Reaching FIRE Faster: Strategic Levers

Your FIRE timeline depends on controllable and uncontrollable variables. You cannot change market returns or inflation, but you can reshape your path:

Increase your savings rate: This is the single most powerful lever. Moving from saving 15% to 25% of gross income cuts your timeline by roughly 5–7 years. Every extra pound saved compounds over decades.

Boost your income: Earning an additional £10,000 annually while keeping expenses fixed adds years of savings without lifestyle sacrifice. Skill development, side income, or career advancement pays dividends across your entire working life.

Optimise investment returns: The difference between 5% and 7% annual returns adds up to six figures over 30 years. Low-cost index funds, diversification, and tax-loss harvesting all contribute. Even 0.5% in reduced fees compounds to real money.

Refine your expense targets: Your FIRE number scales directly with spending. Identifying non-essential expenses and developing frugality habits early creates permanent runway. Many FIRE practitioners find they actually enjoy a leaner lifestyle and lower consumption.

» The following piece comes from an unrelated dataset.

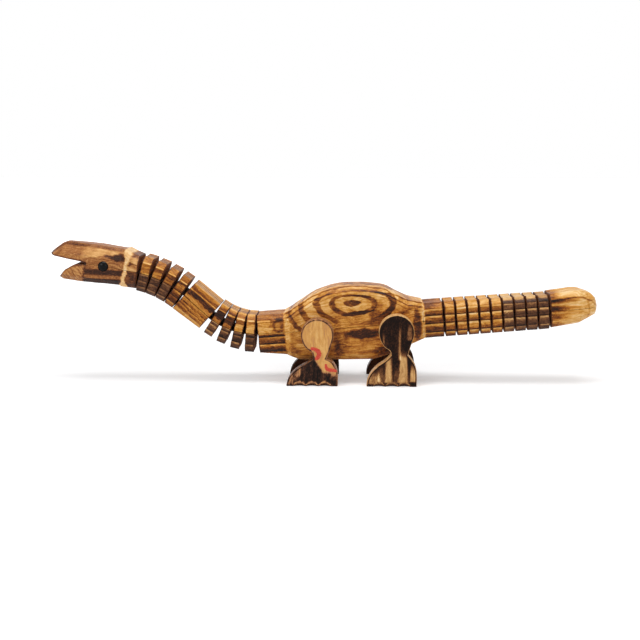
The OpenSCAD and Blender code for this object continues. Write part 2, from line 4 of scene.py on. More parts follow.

Frequently Asked Questions

What's the difference between FIRE and traditional retirement planning?

Traditional planning often assumes you stop working at 65 and live on state pension plus savings. FIRE flips the model: you calculate the exact portfolio size needed to fund your chosen lifestyle indefinitely, then work backwards to determine annual savings. This approach works at any retirement age and suits anyone seeking control over their timeline. FIRE also emphasises investment growth as a primary lever, not just employer pensions.

Can I achieve FIRE on an average salary?

Absolutely. A teacher earning £35,000, a nurse on £32,000, or an admin worker on £28,000 can all reach FIRE through disciplined saving. The key is controlling expenses ruthlessly—many FIRE practitioners live on £15,000–£22,000 annually, creating a 30–40% savings rate. Reaching your FIRE number takes longer on modest income, but it's mathematically achievable. Every extra pound saved accelerates the timeline.

What happens if investment returns disappoint?

If you planned for 6% returns but markets deliver 4%, you'll need either more time, higher savings, or later retirement. This is why stress-testing matters. Run your numbers at 4%, 5%, and 7% returns to see the impact. Many FIRE calculators let you adjust assumptions dynamically. Building a larger cash buffer (18–24 months of expenses) also provides insurance against returning to work during a downturn.

How do taxes affect my FIRE number?

Taxes reduce your real return and increase the portfolio size needed. However, most FIRE practitioners benefit from tax-advantaged accounts like ISAs and pensions, which grow tax-free. Strategic withdrawals in early retirement—before state pension kicks in—often mean lower tax bills. Working with a tax adviser to understand your specific jurisdiction's rules can reduce your required FIRE number by 10–20%.

Is £80,000 annual spending sustainable in retirement?

On a £1.2 million portfolio earning 5–6% annually, £80,000 is sustainable using the 4% withdrawal rule (which assumes a 30-year retirement horizon). Adjust this for your life expectancy: a 35-year retirement may need a slightly lower withdrawal rate. Inflation will erode purchasing power, so consider inflation-adjusted withdrawals or a higher initial portfolio to maintain purchasing power across decades.

What if I want to retire earlier than age 60?

Retiring at 55 instead of 65 requires either a significantly larger portfolio or dramatically lower spending. The years between 55 and 65 are expensive because healthcare costs rise, state pension hasn't started, and you have more years to fund. Consider a phased approach: semi-retire at 55 with part-time income, then fully retire at 62–65 when state benefits begin.